┌────────

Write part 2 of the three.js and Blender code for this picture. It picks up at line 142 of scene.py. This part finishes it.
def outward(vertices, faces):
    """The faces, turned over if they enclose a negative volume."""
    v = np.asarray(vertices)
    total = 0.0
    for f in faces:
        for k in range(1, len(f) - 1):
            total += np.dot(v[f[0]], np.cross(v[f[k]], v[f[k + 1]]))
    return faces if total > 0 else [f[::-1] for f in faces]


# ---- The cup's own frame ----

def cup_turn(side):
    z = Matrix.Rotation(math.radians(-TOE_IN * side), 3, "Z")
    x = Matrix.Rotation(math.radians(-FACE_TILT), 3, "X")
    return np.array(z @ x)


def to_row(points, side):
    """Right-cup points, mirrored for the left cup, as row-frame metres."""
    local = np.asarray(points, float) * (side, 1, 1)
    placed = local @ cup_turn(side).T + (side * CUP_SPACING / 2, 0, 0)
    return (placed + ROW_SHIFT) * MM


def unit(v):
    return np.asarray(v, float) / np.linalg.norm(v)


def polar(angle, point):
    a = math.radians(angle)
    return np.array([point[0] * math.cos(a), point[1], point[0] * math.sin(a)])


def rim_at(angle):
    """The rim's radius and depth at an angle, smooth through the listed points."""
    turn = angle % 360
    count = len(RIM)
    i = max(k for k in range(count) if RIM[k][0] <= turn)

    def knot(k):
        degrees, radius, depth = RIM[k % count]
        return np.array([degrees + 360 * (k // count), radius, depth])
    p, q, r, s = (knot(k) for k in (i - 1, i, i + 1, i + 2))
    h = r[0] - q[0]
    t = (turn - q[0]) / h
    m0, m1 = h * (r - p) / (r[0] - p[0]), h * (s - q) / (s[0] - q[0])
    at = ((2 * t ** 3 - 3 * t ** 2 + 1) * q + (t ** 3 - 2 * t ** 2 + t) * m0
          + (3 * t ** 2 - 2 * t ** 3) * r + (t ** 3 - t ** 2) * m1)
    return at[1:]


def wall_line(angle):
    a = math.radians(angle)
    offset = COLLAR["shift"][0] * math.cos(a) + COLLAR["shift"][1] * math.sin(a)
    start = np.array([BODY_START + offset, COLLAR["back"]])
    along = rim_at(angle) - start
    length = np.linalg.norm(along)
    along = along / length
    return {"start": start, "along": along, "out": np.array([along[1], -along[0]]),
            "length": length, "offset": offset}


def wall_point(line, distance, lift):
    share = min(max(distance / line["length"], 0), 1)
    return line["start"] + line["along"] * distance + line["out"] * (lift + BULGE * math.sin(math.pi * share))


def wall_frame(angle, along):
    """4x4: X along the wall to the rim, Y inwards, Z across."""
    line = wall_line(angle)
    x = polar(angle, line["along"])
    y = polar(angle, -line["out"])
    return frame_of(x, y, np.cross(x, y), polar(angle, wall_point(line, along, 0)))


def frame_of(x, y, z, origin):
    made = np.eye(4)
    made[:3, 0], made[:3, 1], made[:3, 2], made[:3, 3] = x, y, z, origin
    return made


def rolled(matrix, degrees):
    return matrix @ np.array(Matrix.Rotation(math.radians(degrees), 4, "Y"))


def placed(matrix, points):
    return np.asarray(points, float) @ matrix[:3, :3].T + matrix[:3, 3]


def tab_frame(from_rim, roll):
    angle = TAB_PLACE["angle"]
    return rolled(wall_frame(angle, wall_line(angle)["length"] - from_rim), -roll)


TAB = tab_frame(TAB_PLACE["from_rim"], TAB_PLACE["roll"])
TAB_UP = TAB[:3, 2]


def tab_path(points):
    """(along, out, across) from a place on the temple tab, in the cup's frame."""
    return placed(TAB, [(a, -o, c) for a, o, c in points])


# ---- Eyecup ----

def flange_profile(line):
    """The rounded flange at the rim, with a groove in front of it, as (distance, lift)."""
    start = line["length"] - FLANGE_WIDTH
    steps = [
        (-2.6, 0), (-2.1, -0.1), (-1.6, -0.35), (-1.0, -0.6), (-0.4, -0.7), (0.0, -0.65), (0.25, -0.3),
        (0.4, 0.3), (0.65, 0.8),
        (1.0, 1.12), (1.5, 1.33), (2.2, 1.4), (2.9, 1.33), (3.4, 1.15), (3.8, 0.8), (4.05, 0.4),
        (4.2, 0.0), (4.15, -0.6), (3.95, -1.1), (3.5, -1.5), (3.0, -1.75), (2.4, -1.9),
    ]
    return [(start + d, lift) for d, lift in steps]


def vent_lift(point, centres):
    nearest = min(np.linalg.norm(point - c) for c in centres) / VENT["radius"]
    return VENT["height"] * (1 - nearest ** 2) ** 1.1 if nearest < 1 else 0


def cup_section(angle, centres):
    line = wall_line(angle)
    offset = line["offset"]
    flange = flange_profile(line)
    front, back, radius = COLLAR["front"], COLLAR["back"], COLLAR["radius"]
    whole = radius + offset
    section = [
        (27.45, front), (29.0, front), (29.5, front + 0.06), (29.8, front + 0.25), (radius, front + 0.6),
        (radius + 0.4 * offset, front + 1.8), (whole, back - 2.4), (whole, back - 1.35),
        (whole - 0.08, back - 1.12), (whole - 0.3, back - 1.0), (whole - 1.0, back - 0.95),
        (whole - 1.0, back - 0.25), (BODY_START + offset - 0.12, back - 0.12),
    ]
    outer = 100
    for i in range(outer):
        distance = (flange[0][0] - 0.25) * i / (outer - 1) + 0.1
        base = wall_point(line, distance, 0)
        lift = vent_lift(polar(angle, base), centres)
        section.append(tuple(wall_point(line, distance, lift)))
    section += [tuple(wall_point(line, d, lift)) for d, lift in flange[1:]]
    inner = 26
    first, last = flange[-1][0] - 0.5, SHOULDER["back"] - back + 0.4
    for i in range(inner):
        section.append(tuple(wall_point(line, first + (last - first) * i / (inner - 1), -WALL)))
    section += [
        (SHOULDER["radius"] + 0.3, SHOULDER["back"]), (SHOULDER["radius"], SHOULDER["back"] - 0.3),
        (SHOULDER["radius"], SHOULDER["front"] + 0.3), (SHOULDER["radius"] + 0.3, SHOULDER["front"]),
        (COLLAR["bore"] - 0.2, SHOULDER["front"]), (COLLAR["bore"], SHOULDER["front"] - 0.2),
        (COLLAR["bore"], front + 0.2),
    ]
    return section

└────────
┌────────

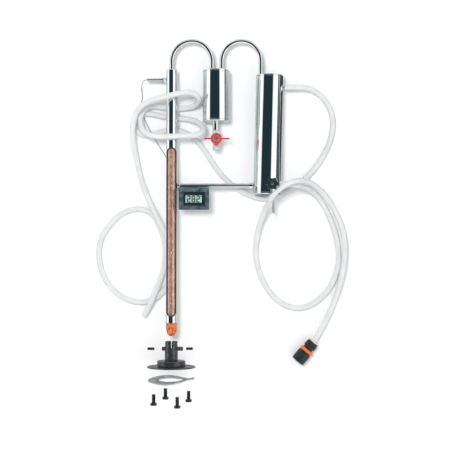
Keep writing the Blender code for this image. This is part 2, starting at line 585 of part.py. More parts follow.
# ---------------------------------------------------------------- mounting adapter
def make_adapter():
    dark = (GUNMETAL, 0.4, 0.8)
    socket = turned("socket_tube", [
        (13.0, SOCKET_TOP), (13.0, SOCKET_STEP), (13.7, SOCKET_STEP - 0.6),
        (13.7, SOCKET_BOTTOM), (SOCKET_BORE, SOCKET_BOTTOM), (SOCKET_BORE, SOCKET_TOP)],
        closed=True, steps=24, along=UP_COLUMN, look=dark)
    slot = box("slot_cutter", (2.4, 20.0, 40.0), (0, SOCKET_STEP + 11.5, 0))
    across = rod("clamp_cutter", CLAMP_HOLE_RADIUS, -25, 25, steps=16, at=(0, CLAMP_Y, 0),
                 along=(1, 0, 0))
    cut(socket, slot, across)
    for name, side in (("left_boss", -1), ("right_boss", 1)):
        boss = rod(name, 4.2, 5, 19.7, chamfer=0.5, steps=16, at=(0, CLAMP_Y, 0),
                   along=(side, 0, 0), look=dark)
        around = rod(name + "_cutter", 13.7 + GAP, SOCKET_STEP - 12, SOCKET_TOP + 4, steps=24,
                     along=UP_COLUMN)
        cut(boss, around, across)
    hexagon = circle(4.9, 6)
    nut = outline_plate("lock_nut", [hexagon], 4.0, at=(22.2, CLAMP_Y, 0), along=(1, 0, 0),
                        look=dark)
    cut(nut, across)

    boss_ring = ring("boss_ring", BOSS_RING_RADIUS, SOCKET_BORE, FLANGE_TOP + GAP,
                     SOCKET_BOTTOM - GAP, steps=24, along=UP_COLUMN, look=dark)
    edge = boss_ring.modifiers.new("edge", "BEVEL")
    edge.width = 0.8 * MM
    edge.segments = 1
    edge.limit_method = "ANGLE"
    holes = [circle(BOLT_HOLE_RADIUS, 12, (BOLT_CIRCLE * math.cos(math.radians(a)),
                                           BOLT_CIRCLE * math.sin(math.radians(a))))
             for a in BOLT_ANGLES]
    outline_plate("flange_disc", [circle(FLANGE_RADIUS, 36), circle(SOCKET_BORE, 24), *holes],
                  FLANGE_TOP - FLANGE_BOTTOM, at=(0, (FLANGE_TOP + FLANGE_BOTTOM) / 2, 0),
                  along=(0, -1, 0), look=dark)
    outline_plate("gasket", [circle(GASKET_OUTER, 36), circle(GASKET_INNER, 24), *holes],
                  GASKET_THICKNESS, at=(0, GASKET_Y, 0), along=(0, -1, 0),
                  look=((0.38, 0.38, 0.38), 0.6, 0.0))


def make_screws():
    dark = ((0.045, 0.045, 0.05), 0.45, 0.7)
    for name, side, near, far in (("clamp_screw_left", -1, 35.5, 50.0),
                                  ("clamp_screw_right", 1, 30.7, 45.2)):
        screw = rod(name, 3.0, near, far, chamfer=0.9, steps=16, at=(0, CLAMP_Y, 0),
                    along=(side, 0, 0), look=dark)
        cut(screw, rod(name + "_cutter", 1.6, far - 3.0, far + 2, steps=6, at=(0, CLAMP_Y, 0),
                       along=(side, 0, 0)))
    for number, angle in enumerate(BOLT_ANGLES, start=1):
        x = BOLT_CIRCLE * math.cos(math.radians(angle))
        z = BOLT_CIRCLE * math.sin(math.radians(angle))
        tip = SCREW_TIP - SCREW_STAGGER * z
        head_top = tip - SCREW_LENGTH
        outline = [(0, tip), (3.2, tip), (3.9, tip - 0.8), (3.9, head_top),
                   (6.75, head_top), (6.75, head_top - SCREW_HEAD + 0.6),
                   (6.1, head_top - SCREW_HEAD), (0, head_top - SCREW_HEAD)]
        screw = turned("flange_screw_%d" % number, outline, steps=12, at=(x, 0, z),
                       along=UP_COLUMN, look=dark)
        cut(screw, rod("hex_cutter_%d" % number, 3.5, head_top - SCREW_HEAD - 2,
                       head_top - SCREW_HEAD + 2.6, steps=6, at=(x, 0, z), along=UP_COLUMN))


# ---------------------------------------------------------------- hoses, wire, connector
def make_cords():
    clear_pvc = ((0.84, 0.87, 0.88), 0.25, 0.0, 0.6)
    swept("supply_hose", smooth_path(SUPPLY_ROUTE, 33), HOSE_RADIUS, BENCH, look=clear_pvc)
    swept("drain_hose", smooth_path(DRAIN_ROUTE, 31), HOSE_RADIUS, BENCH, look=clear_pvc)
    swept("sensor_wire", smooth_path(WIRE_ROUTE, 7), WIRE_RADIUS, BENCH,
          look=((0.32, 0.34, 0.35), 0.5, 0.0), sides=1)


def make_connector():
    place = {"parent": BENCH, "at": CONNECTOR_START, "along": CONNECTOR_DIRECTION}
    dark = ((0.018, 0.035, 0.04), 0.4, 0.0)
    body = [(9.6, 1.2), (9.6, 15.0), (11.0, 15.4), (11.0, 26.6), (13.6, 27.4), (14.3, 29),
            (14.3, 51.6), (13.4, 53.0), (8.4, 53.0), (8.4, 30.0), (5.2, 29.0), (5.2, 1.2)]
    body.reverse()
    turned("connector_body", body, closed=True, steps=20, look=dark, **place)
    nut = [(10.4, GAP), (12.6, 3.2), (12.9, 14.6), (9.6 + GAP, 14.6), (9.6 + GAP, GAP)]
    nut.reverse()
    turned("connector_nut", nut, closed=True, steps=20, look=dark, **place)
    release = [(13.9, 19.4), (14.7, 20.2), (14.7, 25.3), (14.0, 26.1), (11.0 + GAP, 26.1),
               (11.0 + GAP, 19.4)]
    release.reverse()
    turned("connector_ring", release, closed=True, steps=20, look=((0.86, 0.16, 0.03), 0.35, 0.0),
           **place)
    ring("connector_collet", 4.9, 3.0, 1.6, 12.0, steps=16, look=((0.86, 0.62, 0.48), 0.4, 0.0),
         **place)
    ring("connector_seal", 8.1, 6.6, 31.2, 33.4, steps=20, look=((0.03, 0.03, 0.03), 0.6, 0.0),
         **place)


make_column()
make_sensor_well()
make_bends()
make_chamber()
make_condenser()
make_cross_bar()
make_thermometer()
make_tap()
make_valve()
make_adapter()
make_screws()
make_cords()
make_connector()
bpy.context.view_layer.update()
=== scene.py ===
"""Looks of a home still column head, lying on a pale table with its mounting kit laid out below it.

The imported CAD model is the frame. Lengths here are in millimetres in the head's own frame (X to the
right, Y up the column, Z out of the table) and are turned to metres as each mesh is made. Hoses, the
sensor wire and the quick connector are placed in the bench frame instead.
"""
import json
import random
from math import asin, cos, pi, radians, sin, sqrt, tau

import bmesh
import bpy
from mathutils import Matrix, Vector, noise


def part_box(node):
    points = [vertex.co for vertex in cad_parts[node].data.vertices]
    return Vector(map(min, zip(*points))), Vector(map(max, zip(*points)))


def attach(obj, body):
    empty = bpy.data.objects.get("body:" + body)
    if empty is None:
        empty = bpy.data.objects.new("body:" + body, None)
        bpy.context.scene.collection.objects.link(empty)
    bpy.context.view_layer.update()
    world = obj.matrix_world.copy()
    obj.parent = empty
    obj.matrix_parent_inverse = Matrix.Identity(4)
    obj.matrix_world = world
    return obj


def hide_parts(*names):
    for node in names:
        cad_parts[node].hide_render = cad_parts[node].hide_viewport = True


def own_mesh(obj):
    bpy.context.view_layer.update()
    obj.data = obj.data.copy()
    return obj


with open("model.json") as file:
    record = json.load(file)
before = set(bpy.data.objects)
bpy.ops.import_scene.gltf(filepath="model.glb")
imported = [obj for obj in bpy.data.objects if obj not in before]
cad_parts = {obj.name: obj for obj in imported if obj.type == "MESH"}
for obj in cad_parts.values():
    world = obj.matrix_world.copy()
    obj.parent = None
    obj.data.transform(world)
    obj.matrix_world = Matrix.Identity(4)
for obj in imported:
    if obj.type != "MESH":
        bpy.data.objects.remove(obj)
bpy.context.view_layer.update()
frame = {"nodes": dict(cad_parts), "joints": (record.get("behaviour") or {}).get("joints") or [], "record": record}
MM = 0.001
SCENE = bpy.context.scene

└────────
┌────────

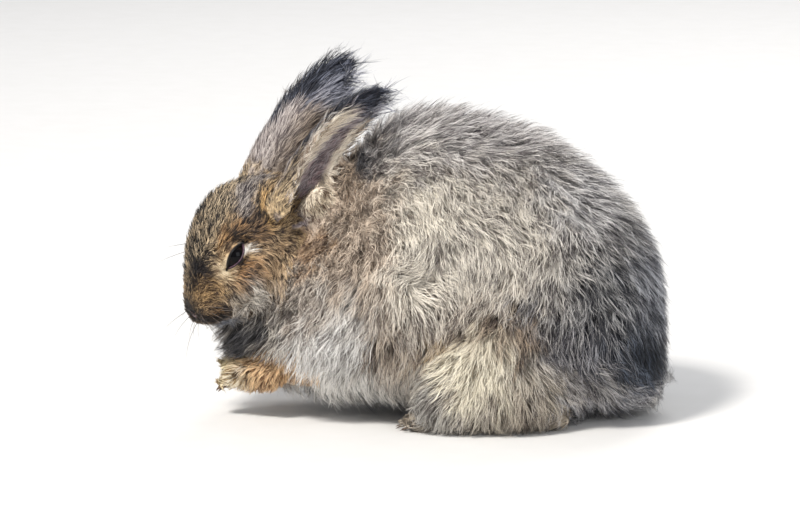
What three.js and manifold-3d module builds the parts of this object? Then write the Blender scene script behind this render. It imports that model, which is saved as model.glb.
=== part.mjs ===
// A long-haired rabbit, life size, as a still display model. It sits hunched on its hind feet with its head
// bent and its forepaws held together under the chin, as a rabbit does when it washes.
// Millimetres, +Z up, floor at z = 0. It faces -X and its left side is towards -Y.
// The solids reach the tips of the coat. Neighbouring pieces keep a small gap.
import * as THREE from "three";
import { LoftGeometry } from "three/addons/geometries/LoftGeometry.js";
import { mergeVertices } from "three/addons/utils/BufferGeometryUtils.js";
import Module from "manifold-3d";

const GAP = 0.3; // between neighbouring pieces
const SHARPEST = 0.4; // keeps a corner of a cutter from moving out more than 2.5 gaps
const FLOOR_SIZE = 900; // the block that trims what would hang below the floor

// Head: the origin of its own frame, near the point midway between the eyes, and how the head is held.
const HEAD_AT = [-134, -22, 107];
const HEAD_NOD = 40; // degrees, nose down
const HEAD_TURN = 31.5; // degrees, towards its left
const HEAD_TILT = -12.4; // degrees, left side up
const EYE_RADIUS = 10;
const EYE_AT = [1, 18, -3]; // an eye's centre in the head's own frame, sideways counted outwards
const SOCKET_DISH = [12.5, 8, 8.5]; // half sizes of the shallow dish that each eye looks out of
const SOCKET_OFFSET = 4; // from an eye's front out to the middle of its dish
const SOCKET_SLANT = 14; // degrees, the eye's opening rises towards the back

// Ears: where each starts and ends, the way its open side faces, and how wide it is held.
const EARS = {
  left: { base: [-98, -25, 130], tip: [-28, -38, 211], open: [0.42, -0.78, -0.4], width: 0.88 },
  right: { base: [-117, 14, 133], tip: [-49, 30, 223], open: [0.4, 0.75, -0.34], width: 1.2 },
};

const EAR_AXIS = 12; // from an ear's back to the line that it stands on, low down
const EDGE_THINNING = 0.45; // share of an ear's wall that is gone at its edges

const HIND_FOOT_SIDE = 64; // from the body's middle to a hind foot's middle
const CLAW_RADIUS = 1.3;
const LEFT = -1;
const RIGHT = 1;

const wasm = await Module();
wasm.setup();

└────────

__Instructions to follow__: From the records above, extract exactly and only the lines that begin at the line with "obj.parent = empty" and stop after the line with "SCENE = bpy.context.scene".

__Worked solution__:
    obj.parent = empty
    obj.matrix_parent_inverse = Matrix.Identity(4)
    obj.matrix_world = world
    return obj


def hide_parts(*names):
    for node in names:
        cad_parts[node].hide_render = cad_parts[node].hide_viewport = True


def own_mesh(obj):
    bpy.context.view_layer.update()
    obj.data = obj.data.copy()
    return obj


with open("model.json") as file:
    record = json.load(file)
before = set(bpy.data.objects)
bpy.ops.import_scene.gltf(filepath="model.glb")
imported = [obj for obj in bpy.data.objects if obj not in before]
cad_parts = {obj.name: obj for obj in imported if obj.type == "MESH"}
for obj in cad_parts.values():
    world = obj.matrix_world.copy()
    obj.parent = None
    obj.data.transform(world)
    obj.matrix_world = Matrix.Identity(4)
for obj in imported:
    if obj.type != "MESH":
        bpy.data.objects.remove(obj)
bpy.context.view_layer.update()
frame = {"nodes": dict(cad_parts), "joints": (record.get("behaviour") or {}).get("joints") or [], "record": record}
MM = 0.001
SCENE = bpy.context.scene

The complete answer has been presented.